A recent study found that 78 per cent of public sector bodies expect to not be able to fulfil their legal obligations by the 2005 deadline.

Comments
There are 6 comments. Join the discussion
1. Michael Decker
So let me see if I've got that right - councils that have bought a product such as Cryoserver can fulfil FoI requests covering email in around five seconds. Councils that haven't invested in such a system can charge members of the public for trawling through back-up tapes (e.g. Perot UK recently said this would cost them +£1m to produce emails for ONE worker!).
Easy lesson to be taken from this: if you DON'T invest in IT systems that will help you produce records quickly you can charge a fortune for carrying out that search, whereas if you DO invest then you'll have to produce records free of charge if you've invested in the proper kit to do it.
So... yet another law dressed up with a 'libertarian' name, but once you scrape below the surface actually protects and rewards those who want to hide information through poor records management. Great.
2. James Button
So - Ask a question and be billed £4000 for 60 days work.
Or can they charge for more than 1 person working on the task for the 60 days?
There's going to be a lot of work put into deciding who to ask the question of - pick a department that should legally have the answers to hand, and you could get billed for them to do the work they were required to have done, but didn't do till your request arrived.
Dare I ask the IR if I paid too much NI when DSS were in charge if contributions?
3. Mark Stanley
It is unlikely you will be charged anything for the vast majority of FOI requests. I think FoI is a worthwhile Act, and the orgs I have worked with are all serious about trying to provide information freely and openly.
The trigger to consider charges equates to 3 days work: £450. The more significant thing in my opinion is that organisations are not obliged to provide you with information if it costs more than that. So, they *can* just plain refuse, no matter how much you are willing to pay. I don't expect this to happen very often because it just feeds the conspiracy theorists.
This has been discussed this week in a commons select committee with the Information Commissioner - check out http://www.publications.parliament.uk/pa/cm200304/cmselect/cmconst/uc1060-iii/uc106002.htm
4. Frank Carpenter
expansion of powers?
"authorities will have the option either to charge the full cost of the more complicated and time-consuming requests which take longer to research and edit, or to not carry them out on cost grounds"
does that mean they can decide whether they look up the info, even if I am willing to pay?
5. anonymous
IT'S FREE - LET'S ASK - surely this is the attitude a free service would be open to.

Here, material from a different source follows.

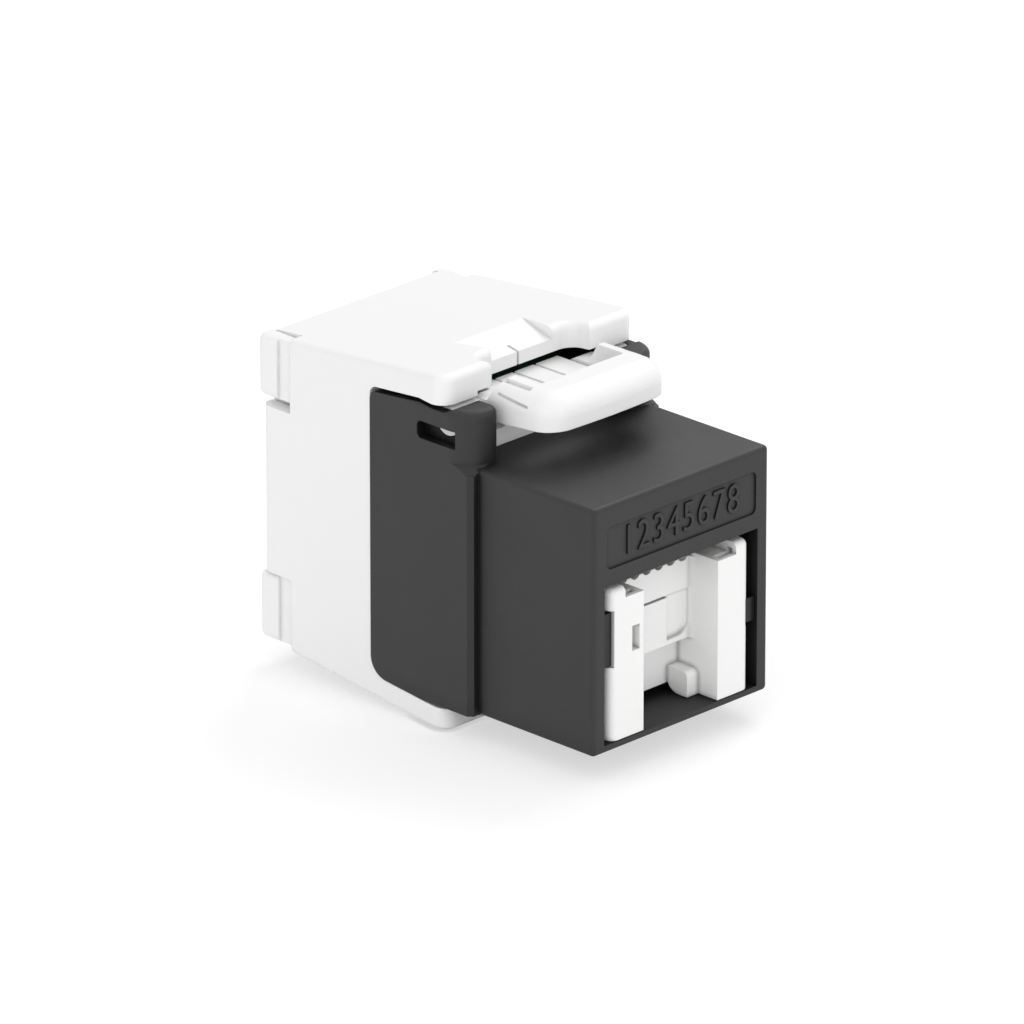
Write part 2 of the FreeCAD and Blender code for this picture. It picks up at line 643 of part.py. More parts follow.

How much will tax payers be expected to fork out for the service. Surely a charge to ensure this service is not mistreated would be appropriate
6. Ian Carrington
Remember Small Councils
Easy for Lord Falconer to declare from the dizzy heights of the DCA that FOI requests will be "free" , supported as he is by endless civil servants.
What of small parish and town councils, who were promised that reasonable FOI costs could be recovered? A constituent with a grudge or a developer disgruntled by a planning decision could easily submerge a small council under serial requests the answering of which could devour the budget for a few hours of a part-time clerk which is all the resource many such councils have.
Unlike the Noble Lord we are elected, directly accountable to the communities we live in and operate on the kind of annual precept which wouldn't keep a minister in lunches. Also unlike him, we are not insulated from the real world by buffer of the Civil Service.
Cost recovery was envisaged from the start. This is just another promise ratted on in search of a cheap headline.